Critical Condition: Gypsy
Gypsy (Netflix, from today)
➢ “Gypsy can’t decide what kind of show it wants to be. The new Netflix series (**½ out of four) is a psychological thriller starring Naomi Watts as Jean Holloway, a successful Manhattan therapist who inserts herself into the lives of her patients’ friends and family. It’s part mystery, part soapy drama, but it’s so slow that it’s hard to get engaged. And without Watts as a grounding force, it wouldn’t come together at all.” — USA Today.
➢ “Gypsy is a psychological thriller about a woman whose quest for vitality and reinvention renders her certifiably Twin Peaks-y — surreal and lively, with a double life full of dangerous secrets. She’s a puzzle made utterly fascinating by Watts. Created by Lisa Rubin, the series challenges the Can women have it all?question with a complex premise that illuminates the clichéd notion’s oppressiveness.” — Entertainment Weekly.
➢ “Watts does a good job of conveying Jean’s simmering frustration and her yearning taste for danger, but the clarity of her performance is not enough to inject the series with sustainable energy. Gypsy is clearly meant to be the tale of a smart adult who likes playing with fire, but it is too somnolent and superficial to ever make her dilemmas ever come alive. Like Jean herself, the viewer is likely to be left wanting more.” — Variety.
➢ “TV is suffering from competence … Mediocre and even awful TV is often technically very good. This leaves you staring at a series like Gypsy, the 10-episode psychosexual thriller that arrives on Netflix Friday, like a what’s-wrong-with-this-picture puzzle. Something’s missing, but the flaw doesn’t leap out at you. The series is elegant, sensitively acted and directed — and an utter snooze.” — New York Times.

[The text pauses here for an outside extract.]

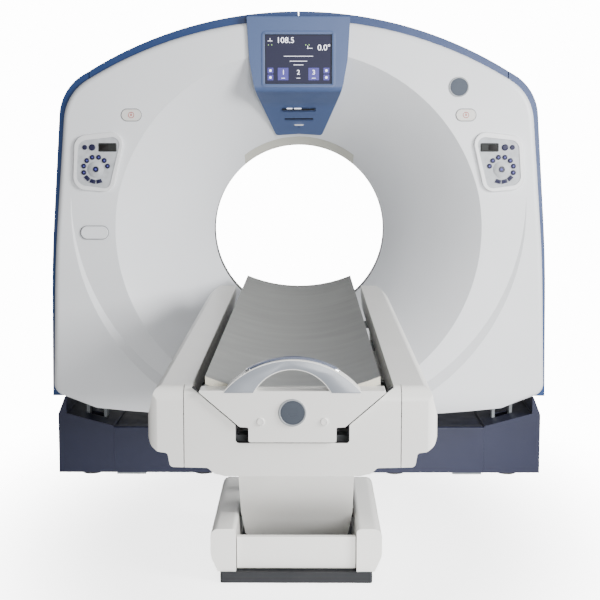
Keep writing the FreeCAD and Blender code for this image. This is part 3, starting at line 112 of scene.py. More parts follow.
def lay_patterns(tree, shader, colour, tone_by, tones, gloss_by=None, gloss=None, relief_by=None,
                 relief=None):
    """Let patterns drive a shader: its tone, its roughness from low to high, and its relief.

    tones are a darker and a lighter factor on the colour, with the part of the pattern that they cover.
    relief is a depth in millimetres and a strength.
    """
    dark, light, low, high = tones
    share = add(tree, "ShaderNodeMapRange", {"Value": tone_by}, {"From Min": low, "From Max": high})
    mix = add(tree, "ShaderNodeMix", {"Factor": share.outputs["Result"]},
              {"A": shade(colour, dark), "B": shade(colour, light)}, data_type="RGBA")
    tree.links.new(mix.outputs["Result"], shader.inputs["Base Color"])
    if gloss:
        range_of = {"From Min": MIDDLE[0], "From Max": MIDDLE[1], "To Min": gloss[0], "To Max": gloss[1]}
        rough = add(tree, "ShaderNodeMapRange", {"Value": gloss_by}, range_of)
        tree.links.new(rough.outputs["Result"], shader.inputs["Roughness"])
    if relief:
        lift = add(tree, "ShaderNodeBump", {"Height": relief_by},
                   {"Distance": relief[0] * MM, "Strength": relief[1]})
        tree.links.new(lift.outputs["Normal"], shader.inputs["Normal"])


def drifting(name, colour, roughness, tone, gloss=None, relief=None, stretch=(1, 1, 1), **values):
    """A finish whose tone, gloss and relief drift in blobs.

    tone is the blobs' size in millimetres, their detail, and the darker and lighter factor on the colour.
    gloss is size, detail, and how far the roughness falls and rises.
    relief is size, detail, depth in millimetres and strength.
    """
    material, tree, shader = start_material(name, colour, roughness, **values)
    place = add(tree, "ShaderNodeTexCoord").outputs["Object"]
    space = add(tree, "ShaderNodeMapping", {"Vector": place}, {"Scale": stretch}).outputs["Vector"]
    blobs = [add(tree, "ShaderNodeTexNoise", {"Vector": space},
                 {"Scale": 1 / (layer[0] * MM), "Detail": layer[1]}).outputs["Fac"] if layer else None
             for layer in (tone, gloss, relief)]
    lay_patterns(tree, shader, colour, blobs[0], tone[2:] + MIDDLE,
                blobs[1], gloss and (roughness - gloss[2], roughness + gloss[3]),
                blobs[2], relief and relief[2:])
    return material


def dotted(name, colour, roughness, size_mm, scatter, tones, relief=None, **values):
    """A finish of small cells, in an even grid at scatter 0 and at random places at scatter 1."""
    material, tree, shader = start_material(name, colour, roughness, **values)
    place = add(tree, "ShaderNodeTexCoord").outputs["Object"]
    cells = add(tree, "ShaderNodeTexVoronoi", {"Vector": place},
                {"Scale": 1 / (size_mm * MM), "Randomness": scatter}).outputs["Distance"]
    lay_patterns(tree, shader, colour, cells, tones, relief_by=cells, relief=relief)
    return material


# ---- Finishes ----
def moulded(name, colour, roughness, peel_mm=2.2, coat=0.0):
    """Moulded polymer under sprayed satin paint: faint orange peel, slow drift in tone and gloss."""
    # Real orange peel is about 1 mm across; it is drawn a little coarser so that it shows.
    return drifting(name, colour, roughness, (420, 3, 0.975, 1.02), (90, 4, 0.04, 0.05),
                    (peel_mm, 1, 0.06, 0.35), IOR=1.49, Coat_Weight=coat, Coat_Roughness=0.16)


def sprayed_steel(name, colour, roughness):
    """Powder-coated sheet steel: a fine, even stipple with a soft sheen."""
    return drifting(name, colour, roughness, (260, 3, 0.94, 1.06), (60, 5, 0.05, 0.06), (1.6, 2, 0.05, 0.4),
                    IOR=1.5)


def worked_metal(name, colour, roughness, stretch, line_mm):
    """Bare metal with tool marks drawn out along one direction, line_mm apart."""
    return drifting(name, colour, roughness, (line_mm, 3, 0.9, 1.08), (line_mm, 3, 0.07, 0.1),
                    (line_mm, 3, 0.02, 0.4), stretch, Metallic=1.0)


def elastomer(name, colour, roughness):
    """Rubber or silicone: matt, with a fine grain and a dusty bloom."""
    return drifting(name, colour, roughness, (24, 5, 0.88, 1.12), relief=(0.9, 2, 0.04, 0.5), IOR=1.43)


def film(name, colour):
    """Tinted polyester film and acrylic: smooth and glossy, with a slight waviness."""
    return drifting(name, colour, 0.2, (130, 2, 0.95, 1.05), (130, 2, 0.04, 0.06), (130, 2, 0.3, 0.25),
                    IOR=1.49, Coat_Weight=0.4, Coat_Roughness=0.06)


def lit_figure(name, colour, strength):
    """Lit or printed figures: flat colour that glows by strength, with a soft grain of 1.5 mm."""
    return drifting(name, colour, 0.4, (1.5, 0, 0.93, 1.05), Emission_Color=colour,
                    Emission_Strength=strength)


def display_glass(name, colour):
    """Anti-glare glass over a lit panel: nearly black with a cast of colour, and a fine dot grid."""
    return dotted(name, colour, 0.55, 2.0, 0.0, (1.1, 0.9, 0.2, 0.6), IOR=1.52, Specular_IOR_Level=0.25,
                  Emission_Color=colour, Emission_Strength=0.35)


def pale_edge_with_highlight(name, colour):
    """Closed-cell foam core sealed with resin: a pale, slightly pitted edge, its paleness partly a painted
    highlight.
    """
    return dotted(name, colour, 0.55, 2.5, 1.0, (0.9, 1.05, 0.1, 0.8), (0.08, 0.4), IOR=1.5)


def laminate(name, colour):
    """Carbon-fibre laminate under clear gel coat: fine lateral streaks of fibre below a glossy skin."""
    material, tree, shader = start_material(name, colour, 0.42, IOR=1.52, Coat_Weight=0.35,
                                            Coat_Roughness=0.22)
    place = add(tree, "ShaderNodeTexCoord").outputs["Object"]
    streaks = []
    # Tows of fibre 3.2 mm wide, and bands of them 60 mm wide, both drawn out across the cradle.
    for stretch, size_mm, detail in ((0.045, 3.2, 4), (0.12, 60, 3)):
        space = add(tree, "ShaderNodeMapping", {"Vector": place}, {"Scale": (stretch, 1, 1)})
        streaks.append(add(tree, "ShaderNodeTexNoise", {"Vector": space.outputs["Vector"]},
                           {"Scale": 1 / (size_mm * MM), "Detail": detail}).outputs["Fac"])
    fibres = streaks[0]
    both = add(tree, "ShaderNodeMath", dict(enumerate(streaks)), operation="ADD").outputs["Value"]
    lay_patterns(tree, shader, colour, both, (0.86, 1.12, 0.75, 1.25), fibres, (0.36, 0.52), fibres,
                 (0.05, 0.5))
    return material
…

➢ “Gypsy frustrates because after nine episodes of tip-toeing and narrative evasion (in contrast to its thematic ham-handedness) … the finale is in an awful big hurry. Backstories are abruptly recited. Rugs are hastily pulled out from under people. Mistakes are made. Basically, the show you probably want Gypsy to be by the third or fourth episode might end up being the second season, and there’s too much psychobabble to wade through to get there.” — The Hollywood Reporter.